Père et fils aux antipodes. Tandis que le père est au plus bas de l’échelle sociale, sans boulot, le fils lui se hisse au sommet des éoliennes et les répare. A l’heure de la pause son père vient le voir. Diminué, face à son voltigeur de fils, il s’invente un personnage héroïque, celui récolteur de miel mettant sa vie en danger en escaladant des falaises pour rapporter le précieux butin qui nourrissait la famille. Une tentative pour se ré-hausser, pour faire naître la fierté dans le regard du fils qui fait semblant d’y croire. «  Mon père, sa vie l’a rendu minuscule ». Mais on le sait, les non-dupes errent. Le fils fuit entre bord de mer et Berlin, la ville martyre autrefois divisée et aujourd’hui réunifiée. L’échange est un dialogue de sourds. Il ne s’entendent pas. Et puis il y a la fille qui fête ses quinze ans. Elle attend son frère le jour de son anniversaire. Il lui a promis un smartphone d’une valeur bien supérieure à ce que père et mère pourront offrir. Le père se sent humilié. La dispute jusque là en mode mineur, éclate, surgit du plus profond de leurs tripes. Des coups partent, pleuvent. Le frère n’en reviendra pas. Il est parti. Il ne reviendra plus. C’était au bord de la falaise…

Et pourtant il sera là, présence d’une absence, lourde irrémédiable, insistante dans l’envahissement des consciences minées par les non-dits, la honte , le poids du silence et de la mémoire. C’est avec le fantôme du fils sur la nuque, que père, mère et fille vont aller d’errances, en élans avortés, de riens misérables en tendresses mortes de n’avoir pu se dire.

Mère et fille en miroir. La plus âgée sous la coupe ébréchée et vacillante d’un patriarcat démonétisé élude la question de savoir ce qui la retient auprès de ce mari déclassé. La peur  d’une solitude plus profonde, d’une misère plus grande? C’est homme elle l’a aimé, quand homme il était. Elle vivra de ce souvenir. « Chez ces gens-là on ne se sépare, Monsieur ». Face à l’image d’un père déchu en voie d’infantilisation, l’adolescente construit et consolide la figure glorieuse d’un possible substitut. « Mon frère ce héros ». Y croit-elle vraiment? On ne sait. La masculinité est une construction si fragile!  Ses velléités de révolte tombent vite sous l’éteignoir d’une incise maternelle prenant la forme d’une remise au pas: « Que tu le veuilles ou non, le monde a commencé bien avant toi. » Où comment les mères entrainent leurs filles  à l’école de la résignation, à la soumission dans une tentative désespérée de justifier la leur. L’émancipation des filles vécue comme une défaite maternelle semble un reflet de la problématique père/fils.

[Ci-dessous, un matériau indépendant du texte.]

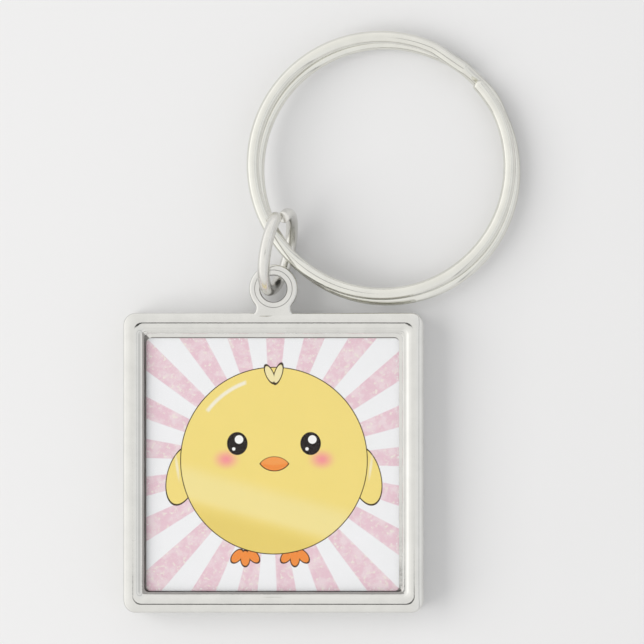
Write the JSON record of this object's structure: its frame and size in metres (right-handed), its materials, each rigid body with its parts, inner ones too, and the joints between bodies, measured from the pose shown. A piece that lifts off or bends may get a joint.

L’écriture de Gilles Granouillet balance entre monologues saisissants, silences éloquents et dialogues ponctués d’’humour. Elle est délicate et poignante. Économe elle invite à un jeu construit sur le minimum, la retenue, le rien. La parole répond à une nécessité. Elle ignore le bavardage. Les mots sont simples, au plus près d’une vérité qui cherche à se dire dans la pudeur qui habite la maisonnée. Les mots manquent pour dire les sentiments. Le père demande à sa fille de détourner les yeux quand au sortir du canapé où il s’était endormi il veut repasser son pantalon.

Les comédiens épousent le texte au plus près de ce qu’il dit mais aussi et surtout de ce qu’il laisse entendre. Exceptée la bagarre entre fils et père les gestes sont réservés, ébauchés suggérés plutôt qu’accomplis. Et la violence qui déchire la famille n’en est que plus insoutenable par ce qu’elle renvoie à une quotidienneté, à une banalité oppressante dans sa généralité.

La nudité du plateau avec une table, un pouf, un jeu de tapis est le fidèle reflet du texte par là même mis en valeur. Rarement au théâtre scénographie, jeu d’acteurs, lumières et bande son n’auront fonctionné en telle harmonie.

Que cette pièce de grande qualité ne se soit pas jouée à guichet fermé, qu’elle n’ait été programmée qu’un seul soir, pose, au-delà des aléas d’un foisonnement de spectacles propre au mois de mai, la question de la politique de communication du CMAC, pardon de Tropiques-Atrium. Il y a sans doute des choix, ou des laisser-faire à mettre en cause.